National and state governments rid the lake of algae in the 1980s, ordering big cuts in phosphorus pollution from factories and sewage plants. But the blooms returned in the late 1990s as farmers started applying fertilizer on frozen fields in the winter, and spreading or spraying it instead of injecting it into the ground.


In 2011, heavy spring rains washed so much phosphorus into the lake that the succeeding summer, algal bloom, at 1,920 square miles, was three times bigger than any previous one.


That and other large blooms have crippled tourism in a region where sport fishing and lake recreation are major industries, and they have forced towns and cities to filter and even shut off drinking water. The multibillion-dollar commercial fishing industry could be hit hard. The lake's growing dead zone has prompted deepwater fish to move upward in search of oxygen, only to run into warmer waters that they find hard to tolerate. Deepwater fish such as perch - a favorite food of one big commercial fish, the walleye - could suffer if the dead zone continues to expand.


'The long-term potential impact on fisheries is something we're really worried about,' said Donald Scavia, a scientist at the University of Michigan's Graham Environmental Sustainability Institute.


Although the sources of phosphorus range from leaky septic tanks to storm sewers to ordinary rainfall, the biggest contributor is farming, the report indicates - and the biggest farm source is the fields along the Maumee River watershed in Ohio and Indiana.


Both the United States and Canada have set targets for reducing Erie's phosphorus load by 2018, but the commission's report states that those targets are too low.

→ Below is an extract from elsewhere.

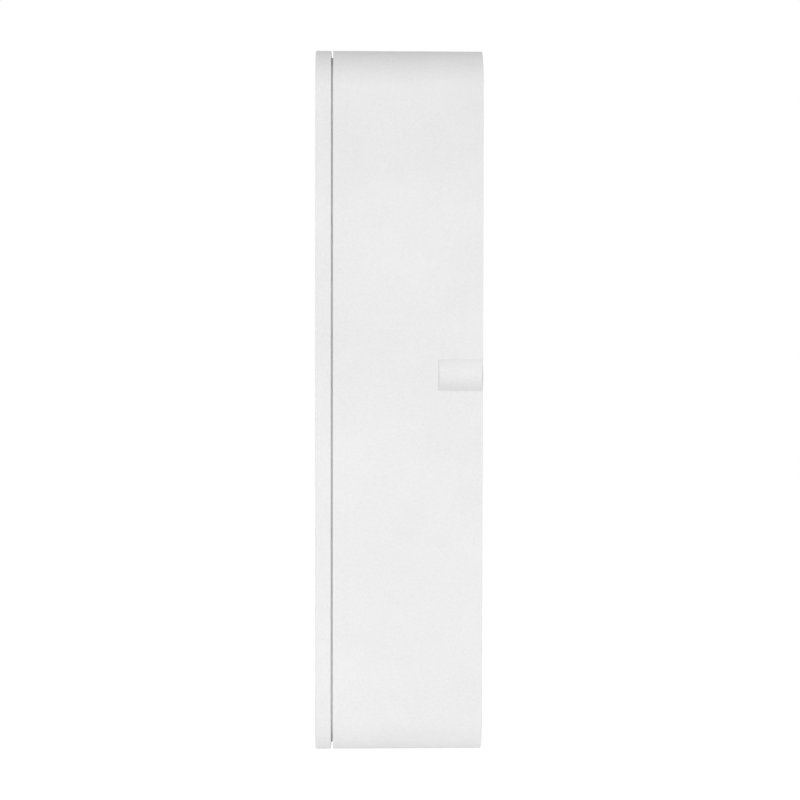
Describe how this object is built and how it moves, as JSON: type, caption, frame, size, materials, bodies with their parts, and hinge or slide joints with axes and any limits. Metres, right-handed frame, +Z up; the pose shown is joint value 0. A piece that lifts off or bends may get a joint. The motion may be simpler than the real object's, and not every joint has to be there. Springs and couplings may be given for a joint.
{
  "type": "video doorbell",
  "caption": "Slim white battery video doorbell with a dark camera window, a round lit call button and finger scoops, pulled straight off a flush wall plate.",
  "frame": {"origin": "middle of the wall plate on the wall plane", "axes": "+X to the right seen from the front, +Y into the wall, +Z up"},
  "size_m": [0.046, 0.0333, 0.14],
  "materials": {
    "white_shell": "finely spark-eroded matt white",
    "grey_abs": "matt moulded grey",
    "spring_steel": "rolled strip",
    "silicone": "matt moulded silicone",
    "silicone_clear": "translucent silicone",
    "smoked_window": "polished dark smoked polycarbonate",
    "clear_glass": "coated clear glass",
    "black_plastic": "matt black moulded",
    "coated_lens": "polished, anti-reflection coated",
    "filter_glass": "polished filter glass",
    "chip": "moulded chip package",
    "circuit_board": "green solder mask",
    "copper": "enamelled copper winding",
    "polyimide": "amber polyimide film",
    "led": "clear resin over a white package",
    "milky_lens": "milky polyethylene",
    "gold_plate": "gold plated lid",
    "white_button": "satin white",
    "light_guide": "frosted light guide",
    "steel": "plated steel",
    "cell_wrap": "shrink-wrapped cell",
    "wire_red": "insulated lead",
    "acoustic_mesh": "woven acoustic mesh",
    "cone_film": "thin polymer film",
    "flap_rubber": "matt white elastomer",
    "brass": "turned brass"
  },
  "bodies": {
    "wall_mount": {"wall_plate": "grey_abs", "latch_springs": "spring_steel"},
    "doorbell": {"rear_housing": "white_shell", "front_fascia": "white_shell", "main_gasket": "silicone", "chassis": "grey_abs", "camera_window": "smoked_window", "lens_cover": "clear_glass", "camera_shroud": "black_plastic", "lens_barrel": "black_plastic", "lens_front_element": "coated_lens", "lens_inner_elements": "coated_lens", "lens_holder": "black_plastic", "image_sensor": "chip", "camera_board": "circuit_board", "filter_coil": "copper", "camera_flex": "polyimide", "ir_board": "circuit_board", "ir_leds": "led", "light_sensor": "chip", "pir_lens": "milky_lens", "pir_sensor": "chip", "mic_boot": "silicone", "microphone": "gold_plate", "light_ring": "light_guide", "button_membrane": "silicone_clear", "button_switch": "black_plastic", "ring_leds": "led", "main_board": "circuit_board", "shield_can": "steel", "board_connectors": "white_button", "battery_cells": "cell_wrap", "battery_cradle": "grey_abs", "battery_strips": "steel", "protection_board": "circuit_board", "battery_leads": "wire_red", "speaker_mesh": "acoustic_mesh", "speaker_frame": "black_plastic", "speaker_magnet": "steel", "speaker_surround": "silicone", "speaker_box": "black_plastic", "speaker_leads": "wire_red", "power_board": "circuit_board", "usb_socket": "steel", "reset_switch": "black_plastic", "tamper_switch": "black_plastic", "terminal_inserts": "brass", "terminal_screws": "brass", "wifi_antenna": "polyimide", "housing_screws": "steel", "fascia_screws": "steel", "board_screws": "steel"},
    "button": {"call_button": "white_button", "switch_plunger": "white_button"},
    "port_flap": {"usb_flap": "flap_rubber"},
    "reset_key": {"reset_button": "white_button"},
    "tamper_pin": {"tamper_plunger": "white_button"},
    "ir_filter": {"ir_filter_frame": "black_plastic", "ir_filter_glass": "filter_glass"},
    "diaphragm": {"speaker_cone": "cone_film"}
  },
  "joints": [
    {"name": "unit_pull_off", "type": "slide", "parent": "wall_mount", "child": "doorbell", "axis": [0, -1, 0], "range_m": [0, 0.02], "deforming": ["latch_springs"]},
    {"name": "call_button_press", "type": "slide", "parent": "doorbell", "child": "button", "axis": [0, 1, 0], "range_m": [0, 0.0005], "stiffness_N_per_m": 3000, "deforming": ["button_membrane"]},
    {"name": "port_flap_open", "type": "hinge", "parent": "doorbell", "child": "port_flap", "pos_m": [-0.002, -0.0117, -0.0694], "axis": [1, 0, 0], "range_deg": [0, 100]},
    {"name": "reset_press", "type": "slide", "parent": "doorbell", "child": "reset_key", "axis": [0, 0, 1], "range_m": [0, 0.0003], "stiffness_N_per_m": 2500},
    {"name": "tamper_press", "type": "slide", "parent": "doorbell", "child": "tamper_pin", "axis": [0, -1, 0], "range_m": [0, 0.0004], "stiffness_N_per_m": 800},
    {"name": "ir_filter_shift", "type": "slide", "parent": "doorbell", "child": "ir_filter", "axis": [-1, 0, 0], "range_m": [0, 0.005]},
    {"name": "speaker_stroke", "type": "slide", "parent": "doorbell", "child": "diaphragm", "axis": [0, -1, 0], "range_m": [-0.0003, 0.0003], "stiffness_N_per_m": 1500, "deforming": ["speaker_surround"]}
  ]
}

To return the lake to the mostly algae-free state it enjoyed in the mid-1990s, it states, the Maumee's phosphorus runoff must be cut by 39 percent.


Both governments and private organizations conduct programs that encourage farmers to voluntarily limit fertilizer runoff, but regulatory limits are mostly nonexistent. The commission's report urges a mix of voluntary and legal programs to achieve large reductions by 2022, with a focus on dissolved reactive phosphorus, the sort used in fertilizers.


The report also states that farmers in lakeside states and provinces should prohibit spreading fertilizer on snowy or frozen ground, where it is most likely to be carried away by melting or rains, and should limit applications in the fall.


For homeowners, the report recommends that Ontario, Ohio and Pennsylvania ban the sale of phosphorus-based lawn fertilizers except during the first growing season of new lawns, or when soil tests show that the phosphorus content is too low. It also says that Michigan and Ontario should require inspections of septic tanks to ensure they do not leak.